A second critical challenge lies in the execution risk associated with scaling deep tech hardware from prototype to mass production. The company’s roadmap depends on achieving manufacturability, reliability, and calibration throughput for complex photonic and quantum components—areas where even well-capitalized ventures have historically encountered unforeseen bottlenecks.6 The supply chain for advanced optics and programmable photonic hardware remains fragile, and any delays or cost overruns in scaling up production could erode gross margins, push out breakeven timelines, or necessitate additional dilutive capital raises. Furthermore, the leadership team, while academically distinguished and experienced in enterprise AI and photonics research, lacks a track record of successfully scaling hardware startups through commercialization and global distribution.

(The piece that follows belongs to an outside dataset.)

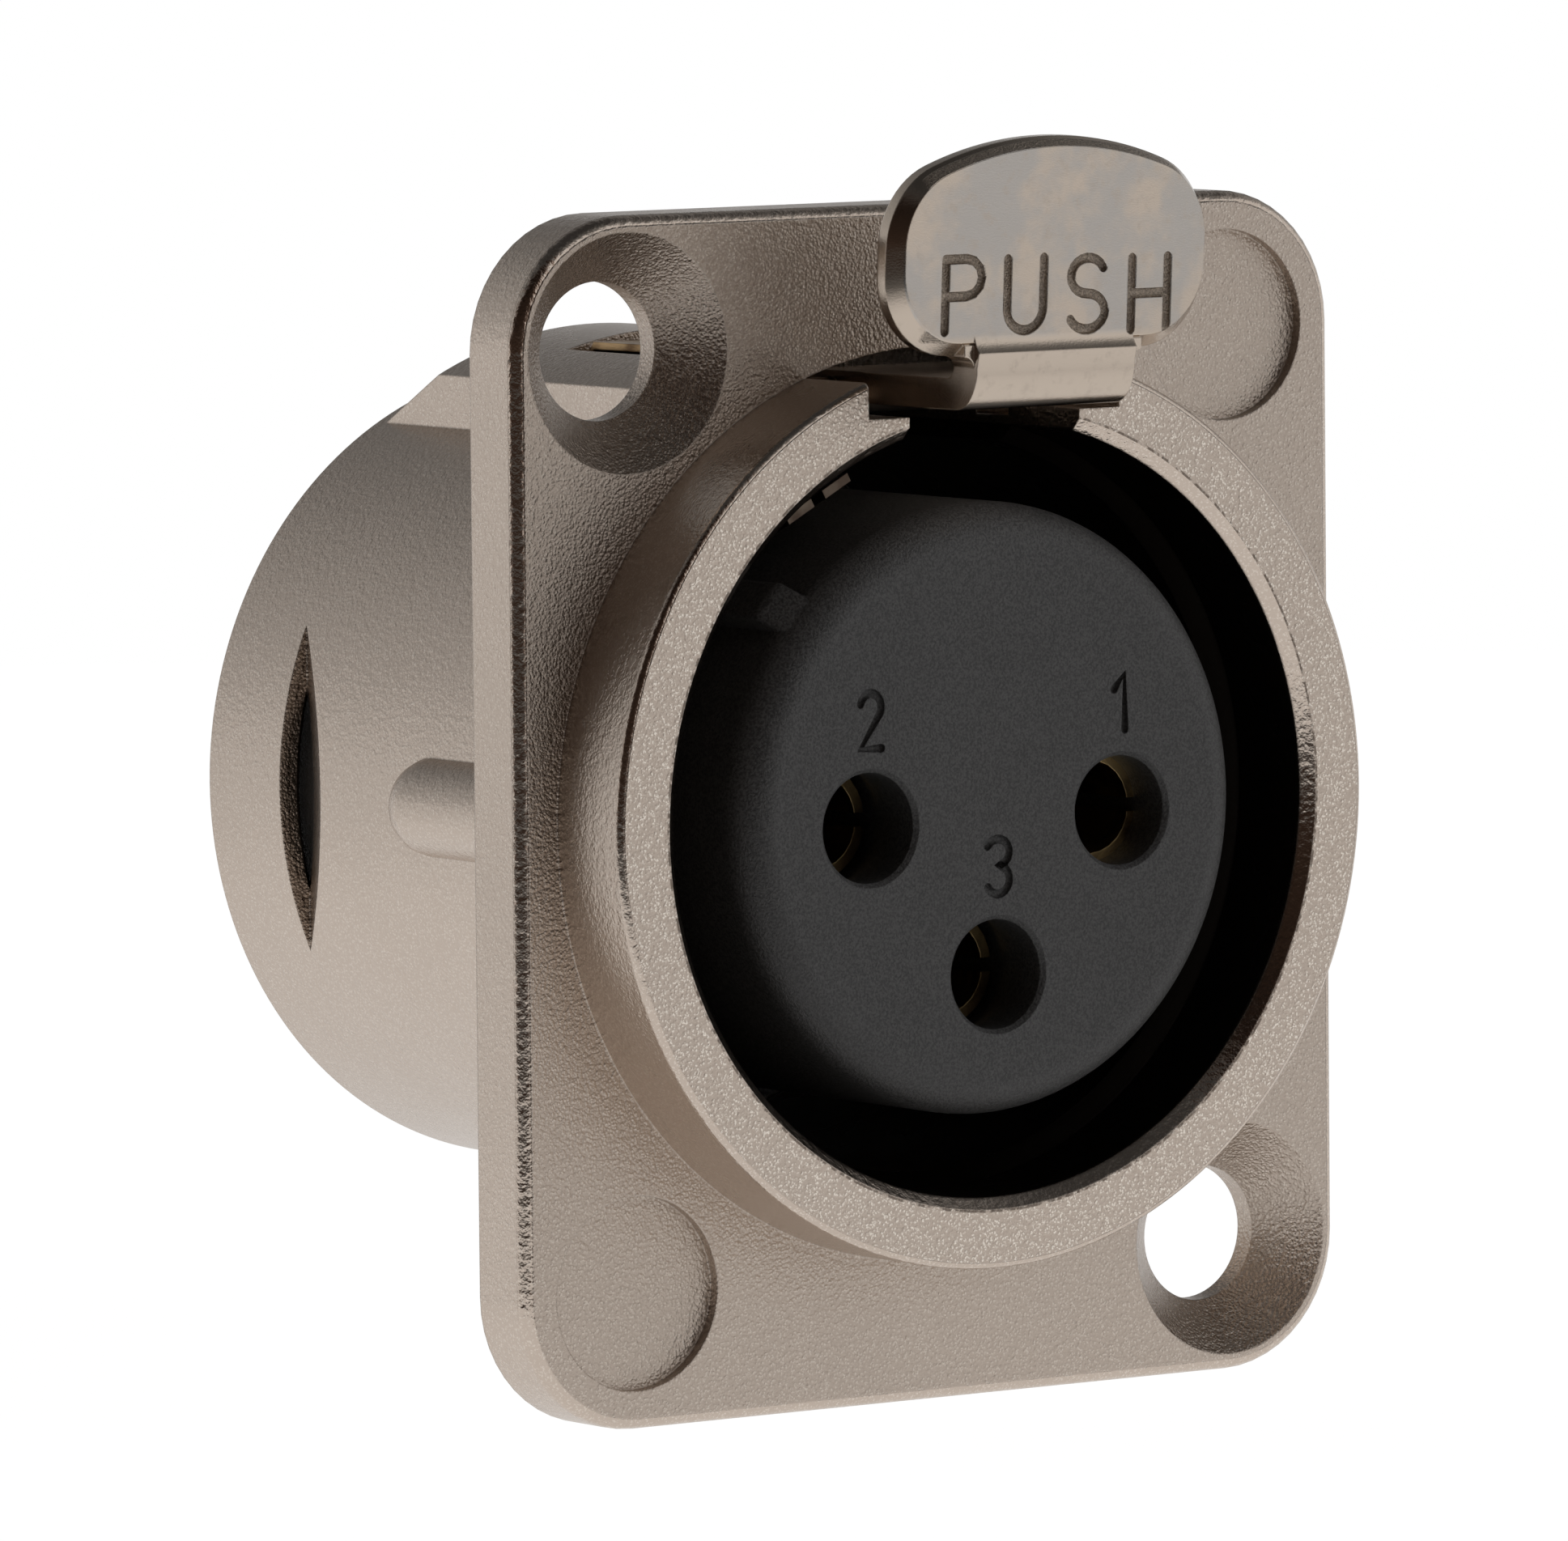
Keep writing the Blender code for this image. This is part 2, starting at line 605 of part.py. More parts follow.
def tooth():
    """Locking tooth: sloped in front to lift over a plug, upright behind to hold it."""
    root = ARM_BOTTOM + ARM_THICKNESS / 2
    outline = [
        (TOOTH_FRONT, root),
        (TOOTH_FRONT, ARM_BOTTOM),
        (TOOTH_REAR - TOOTH_TIP_LENGTH, TOOTH_TIP_HEIGHT),
        (TOOTH_REAR, TOOTH_TIP_HEIGHT),
        (TOOTH_REAR, root),
    ]
    return prism("tooth_blank", outline, "X", -TOOTH_HALF_WIDTH, TOOTH_HALF_WIDTH)


def make_latch_lever(surface):
    lever = arm()
    blanks = (tab(), trunnions(), tooth())
    for blank in (lever,) + blanks:
        move_origin(blank, PIVOT)
    join(lever, *blanks)
    finish(lever, surface)


def strip(name, path, thickness):
    """Thin strip along a path of (y, z, half width) points, flat across X."""
    solid = bmesh.new()
    half = thickness / 2
    rings = [
        [
            solid.verts.new(corner)
            for corner in (
                (-side, y, z - half), (side, y, z - half), (side, y, z + half), (-side, y, z + half)
            )
        ]
        for y, z, side in path
    ]
    for near, far in zip(rings, rings[1:]):
        for step in range(4):
            after = (step + 1) % 4
            solid.faces.new((near[step], near[after], far[after], far[step]))
    solid.faces.new(rings[0])
    solid.faces.new(rings[-1])
    return new_object(name, solid)


def make_latch_spring(surface):
    """Leaf held in the ridge behind the window, stepped up over the lever's tail."""
    step_start = WINDOW_END + LEAF_CLEARANCE
    step_end = ARM_TAIL + LEAF_CLEARANCE
    path = [
        (LEAF_ROOT_END, LEAF_ROOT_HEIGHT, LEAF_HALF_WIDTH),
        (step_start, LEAF_ROOT_HEIGHT, LEAF_HALF_WIDTH),
        (step_end, LEAF_HEIGHT, LEAF_HALF_WIDTH),
        (LEAF_TIP_Y + LEAF_TIP_LENGTH, LEAF_HEIGHT, LEAF_TIP_HALF_WIDTH),
        (LEAF_TIP_Y, LEAF_HEIGHT + LEAF_LIFT, LEAF_TIP_HALF_WIDTH),
    ]
    finish(strip("latch_spring", path, LEAF_THICKNESS), surface)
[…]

This gap raises questions about the team’s ability to navigate the operational hurdles that often derail ambitious hardware ventures.
Competitive dynamics also threaten to compress the window for sustainable differentiation.4 Incumbents such as Maxar Technologies, Airbus Defence and Space, Sony Semiconductor Solutions, and Cognex possess entrenched customer relationships, robust manufacturing scale, and the resources to rapidly iterate or acquire emerging technologies.9 Meanwhile, venture-backed startups like Albedo are aggressively pursuing ultra-high-resolution imaging with significant funding and momentum. The rapid pace of innovation in edge AI and sensor hardware means that alternative approaches—such as neuromorphic processors or next-generation CMOS sensors with integrated AI—could narrow the performance gap faster than anticipated. Should these competitors accelerate their own advancements or adapt to market demand more quickly, Diffraqtion’s technical lead could prove fleeting, undermining its ability to capture meaningful share of its estimated $13.2–21.7 billion addressable market before incumbents respond.